The 33 projects cover a range of other areas, too. For example, one deals with how autonomous systems can enable deep space exploration. Missions such as lunar orbit are close enough to allow communications between the human in space and mission control. But at farther distances, delays in transmission for events such as a systems check could threaten life. With autonomous systems, the goal is to provide a capability for automatically detecting faults, isolating them and providing a recovery activity automatically. The technology could apply to manned and unmanned systems.
The X1 Robotic Exoskeleton project started out as a way to help astronauts stay healthy by working out their muscles so they avoid atrophy in space. The suit looks like the one worn by the Marvel superhero character Iron Man, offering resistive training against hydraulics. It also has applications on Earth, helping paraplegics and injured veterans recover.
Another effort going on now is the Robonaut on the International Space Station. It has an upper torso and arms, carrying out activities such as minor maintenance. The game-changing personnel are sending up two legs to be integrated with it to enable more functions. Developers are also working on the Deep Space X-ray Navigation and Communication technology that uses pulsar to navigate within 100 meters of target precision. The project is scheduled for a two-year demonstration on the space station.
Personnel additionally are upgrading a deep space network to use lasers for optical communications in that area. The technology is necessary for missions to Mars or outer planets. Gaddis explains that the work offers a 1,000-time increase in data rates. “It will really be a game changer,” he states.
Innovators who want to work with the program have several options for involvement. The easiest is to visit the websites that explain how the organization does business and when solicitations will be released. “Probably the most important thing is we don’t care where the good ideas come from, we just want them,” Gaddis says. If technology owners or those with other concepts reach out to the program, personnel can match them up with the right principal investigator to determine if their efforts are a good fit for NASA.

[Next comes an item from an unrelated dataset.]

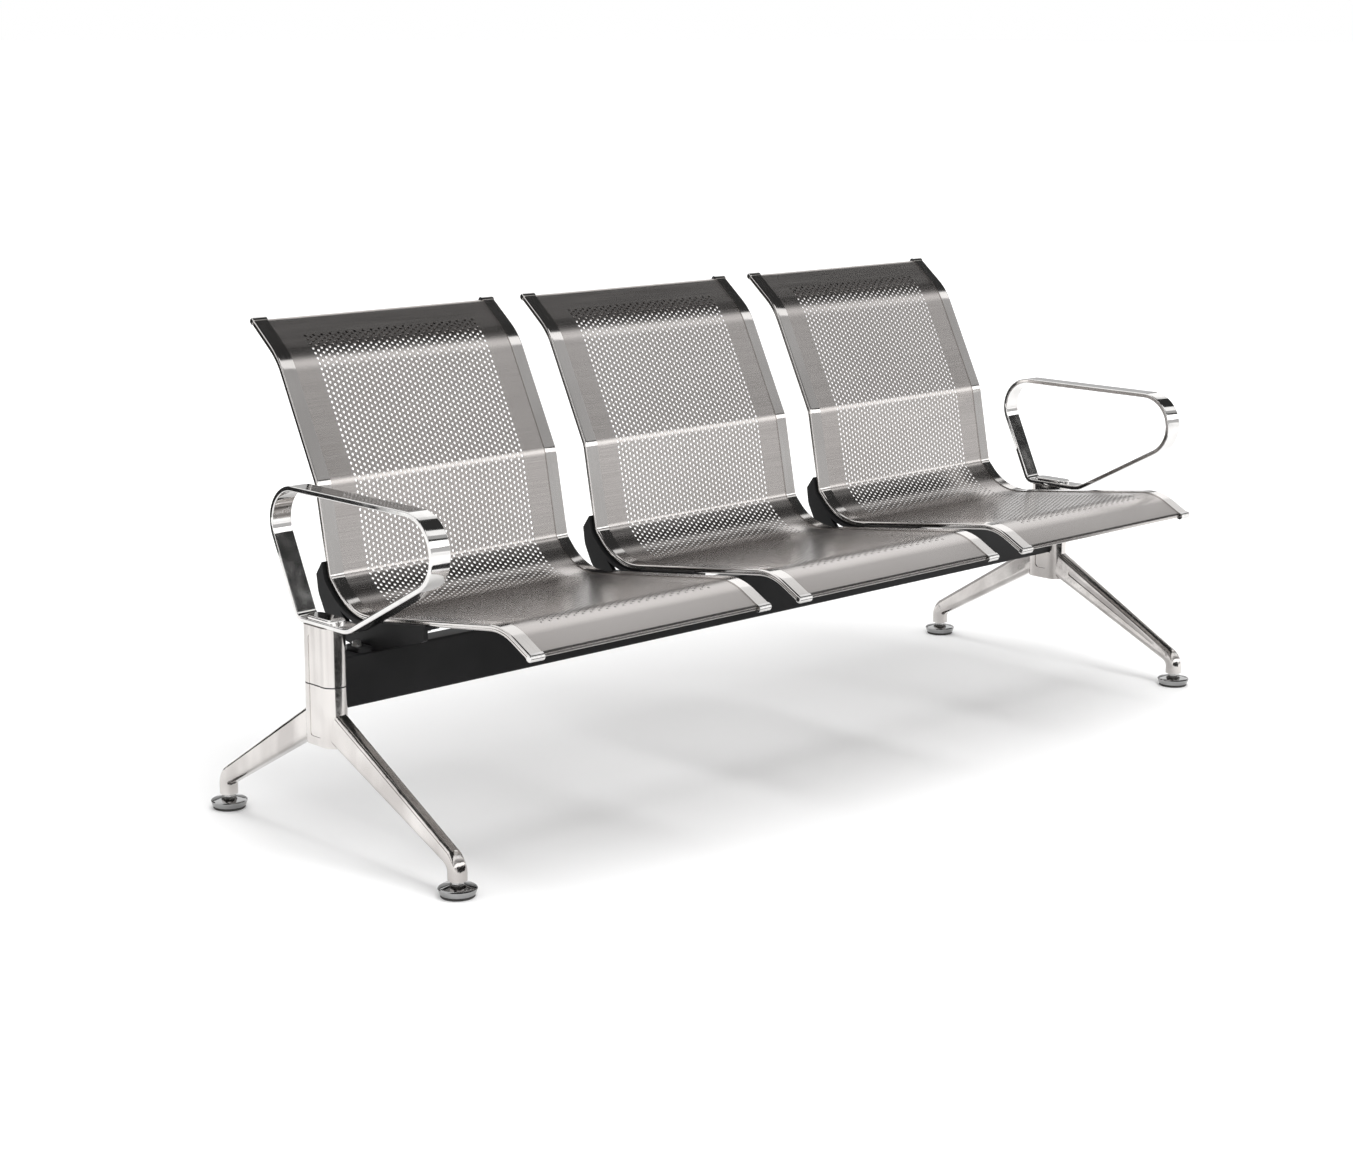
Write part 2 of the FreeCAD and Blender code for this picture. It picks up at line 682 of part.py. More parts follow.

The program has nine principal investigators who cover a wide spectrum of topics. These investigators are like technical strategists who determine the merit of ideas to agency priorities. When the projects reach the game-changing department, they have reached Technology Readiness Levels (TRLs) 3 to 5, which Gaddis calls the valley of death because so many ideas are lost in these stages with no one developing them to more maturity. These levels are where people demonstrate feasibility in near-real environments. The developers normally decide which projects to adopt based on their TRLs along with how the benefits cross-cut NASA or align with the agency’s priorities. Typically, projects are funded for two years with a third-year option. “In our program, we can take a certain amount of risk,” Gaddis states. The amount of risk varies, and personnel will take bigger gambles on certain projects when it makes sense. In addition, if they want to push a technology forward faster, they will use what they call the infusion pathway that gives it more credibility for funding.
The Game Changing Development Program does not exist in a bubble. It is part of a larger directorate that has eight total programs covering TRLs 1 to 7 so NASA can move projects from the laboratory bench top to actual space deployment. Because of the tendency of programs to flounder and disappear in the mid-range, NASA specifically developed the game changing effort to keep good ideas moving forward. Personnel responsible for the various levels work together to create the best opportunities for efforts with promise to alter radically the approach to achieving the goals of the agency.